The Battle of Vizagapatam was a minor naval engagement fought in the approaches to Vizagapatam harbour in the Coastal Andhra region of British India on the Bay of Bengal on 15 September 1804 during the Napoleonic Wars. A French squadron under Contre-Admiral Charles-Alexandre Durand Linois in the ship of the line Marengo attacked the British Royal Navy fourth rate ship HMS Centurion and two East Indiaman merchant ships anchored in the harbour roads. Linois was engaged in an extended raiding campaign, which had already involved operations in the South China Sea, in the Mozambique Channel, off Ceylon and along the Indian coast of the Bay of Bengal. The French squadron had fought one notable engagement, at the Battle of Pulo Aura on 15 February 1804, in which Linois had attacked the Honourable East India Company's (HEIC) China Fleet, a large convoy of well-armed merchant ships carrying cargo worth £8 million. Linois failed to press the attack and withdrew with the convoy at his mercy, invoking the anger of Napoleon when the news reached France.

Defence of the Centurion
Defence of the Centurion in Vizagapatam Road, Septr. 15th 1804,
Engraving by Thomas Sutherland after a painting by Sir James Lind

Since his failure at Pulo Aura, Linois had been cruising the Indian Ocean, and during August and September 1804 had seized a number of valuable merchant ships as his squadron travelled north from Ceylon along the Indian coast of the Bay of Bengal. From a ship captured off Masulipatam, Linois learned of the presence of the East Indiamen at Vizagapatam and determined to attack, unaware that British Rear-Admiral Peter Rainier had replaced the small frigate HMS Wilhelmina with the larger Centurion as the convoy's escort.

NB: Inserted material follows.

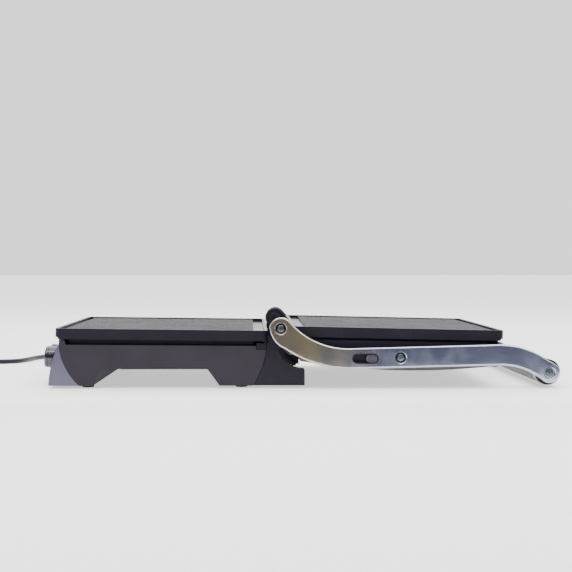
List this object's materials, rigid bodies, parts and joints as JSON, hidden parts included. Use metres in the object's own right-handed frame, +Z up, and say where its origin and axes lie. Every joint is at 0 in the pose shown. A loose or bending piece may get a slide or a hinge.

Arriving off the port at 06:00, Linois advanced on the convoy, causing one of the East Indiamen to drive ashore in panic. The other merchant vessel failed to support the outnumbered Centurion and was captured, but Centurion continued fighting alone. Initially supported by the fire of gun batteries on shore, Centurion later moved out of their range while engaging the French flagship Marengo, which remained well offshore to avoid the coastal shoals. After an engagement lasting four hours Marengo withdrew, the badly damaged Centurion attempting to pursue but without success. Linois's squadron was forced to return to Île de France in the aftermath of the engagement, where Marengo required six months of repairs.